The pip build command would use the same code paths as PEP 517 with the sole difference being that it does not install the packages. It’s essentially the pip wheel in a PEP 517 world.

Issue Analytics

  • State:open
  • Created 5 years ago
  • Reactions:12
  • Comments:20 (17 by maintainers)

github_iconTop GitHub Comments

7reactions
pradyunsgcommented, Sep 3, 2021

I think we should still do this, using pypa/build or our existing code. We already host the logic for this, and I still feel that exposing this to users more directly would be a genuine usability improvement for them.

All frontends that are attempting to encapsulate the user workflow are providing a build command on their CLI as well, for usability reasons.

3reactions
pgansslecommented, Jul 30, 2019

I would like to suggest that this is probably a bad idea at least if the motivation is to create a recommended build tool to replace setup.py sdist bdist_wheel. I think instead we should have a simple dedicated tool for this purpose rather than a pip subcommand.

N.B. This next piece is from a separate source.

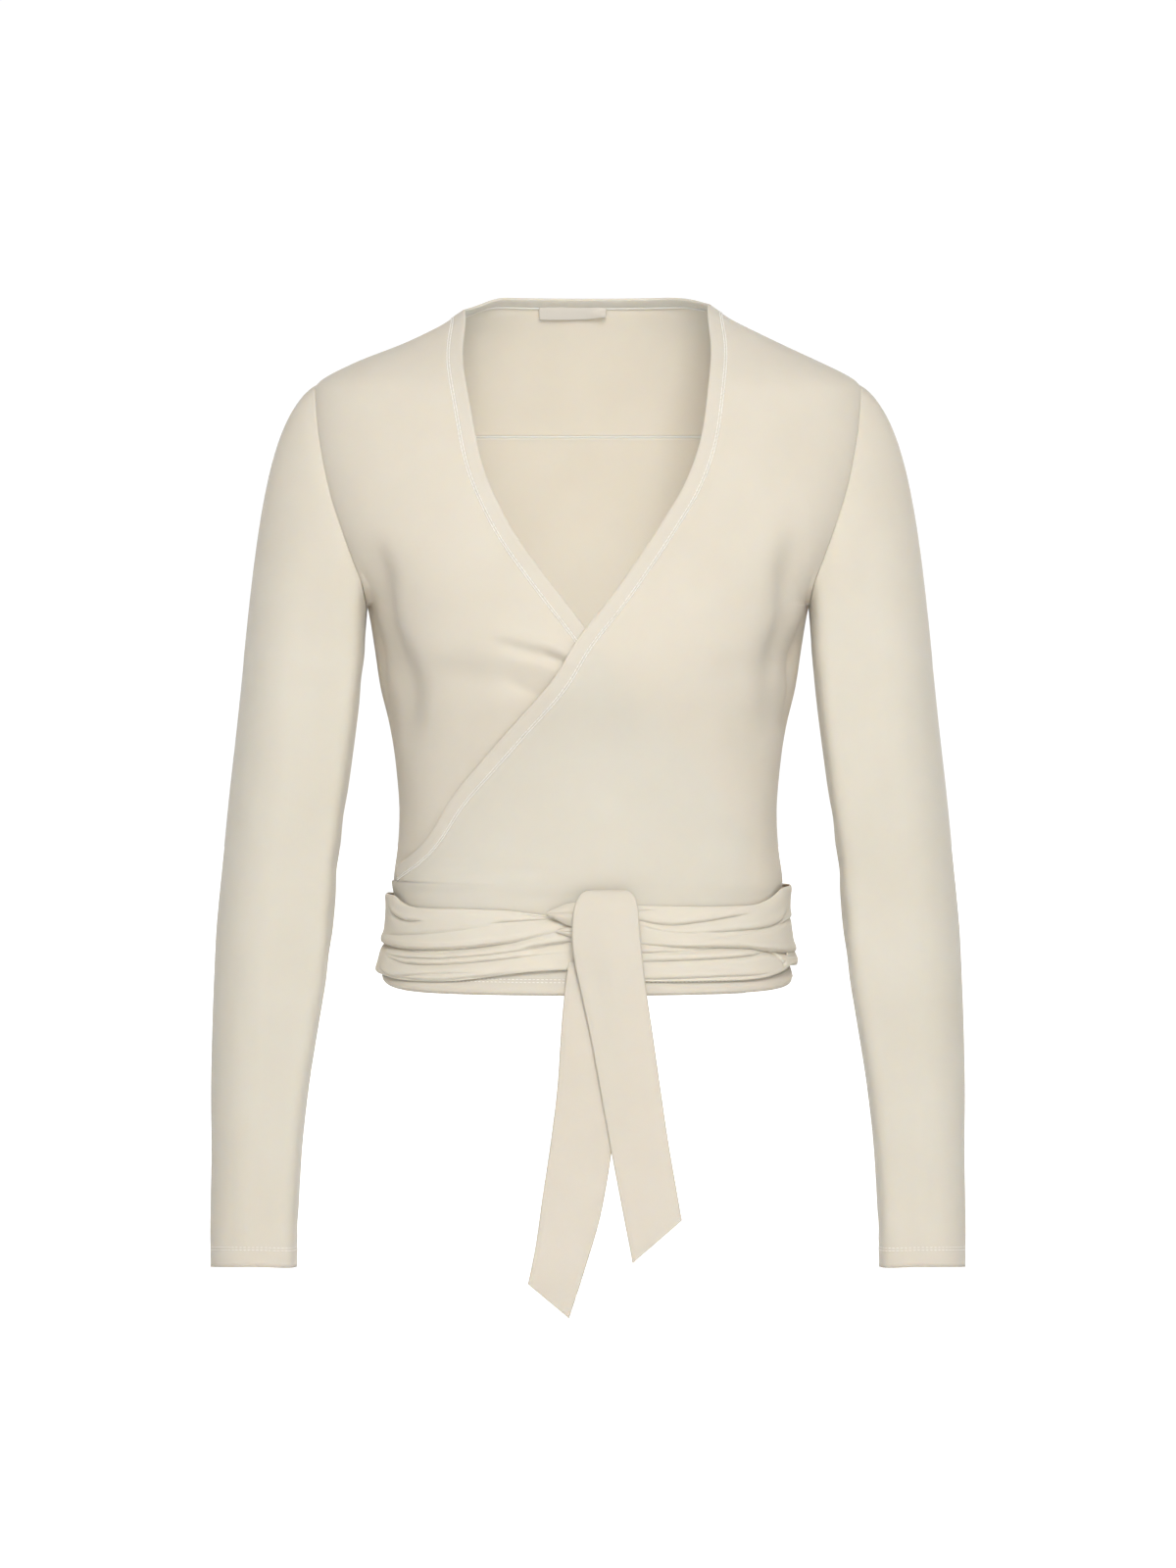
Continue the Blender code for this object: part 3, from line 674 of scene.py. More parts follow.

One reason for this is that build doesn’t obviously fit in either pip or twine - the only reason it makes sense for pip to have a build command is that pip already needs the ability to build packages in order to install them from source, but pip is generally a tool for consumers of packages, not for producers of packages. twine is usually for producers of packages but it has historically only acted upon already existing distributions and so while conceptually it makes sense for twine to be able to do the builds, it would in some sense change the nature of the tool from a tool that uploads things to PyPI into one that builds packages and uploads them to PyPI. To me, the fact that build has a reasonable claim to live in either package makes me think that build is its own thing and should be given its own package.

I’ll note that while it seems like pip “already needs the capability to do builds”, it in fact currently doesn’t need the ability to build source distributions, since it is perfectly capable of building wheels directly from the source. tox both needs and has the ability to build source distributions, but I would not really suggest adding a tox build command to expose this functionality.

Another reason to avoid adding this to pip is that pip already has some unifying themes to its subcommands, including huge reams of command line arguments, some shared and some not. For example, the pip wheel command already exists and is quite valuable for marshalling all the build artifacts one needs to install a given package because it gets you a wheel for the thing you want to install and all its dependencies; this is, however, a terrible and counter-intuitive behavior for a tool for building a wheel for upload - you need to do the magical pip wheel --no-deps -w dist/ . invocation to do what most people actually want to do. If we add a pip build command, we’ll suddenly either have to deprecate the existing and useful pip wheel command or we’ll confuse everyone by having two slightly different commands with very different purposes and semantics.

One box labeled "needles" next to one labeled "poison-tipped needles", the "needles" box is labeled pip build -w, the "poison-tipped needles" box is labeled pip wheel

The one time where I think it would make sense for pip to have a pip build command would be if pip wants to move to a situation where instead of source builds going source → wheel → install, they would go source → sdist → wheel → install (for a consistent flow that produces artifacts at each stage), that would make sense, but even then I wouldn’t want to recommend it as “the way to create distributable artifacts”, but rather as a tool for marshalling resources.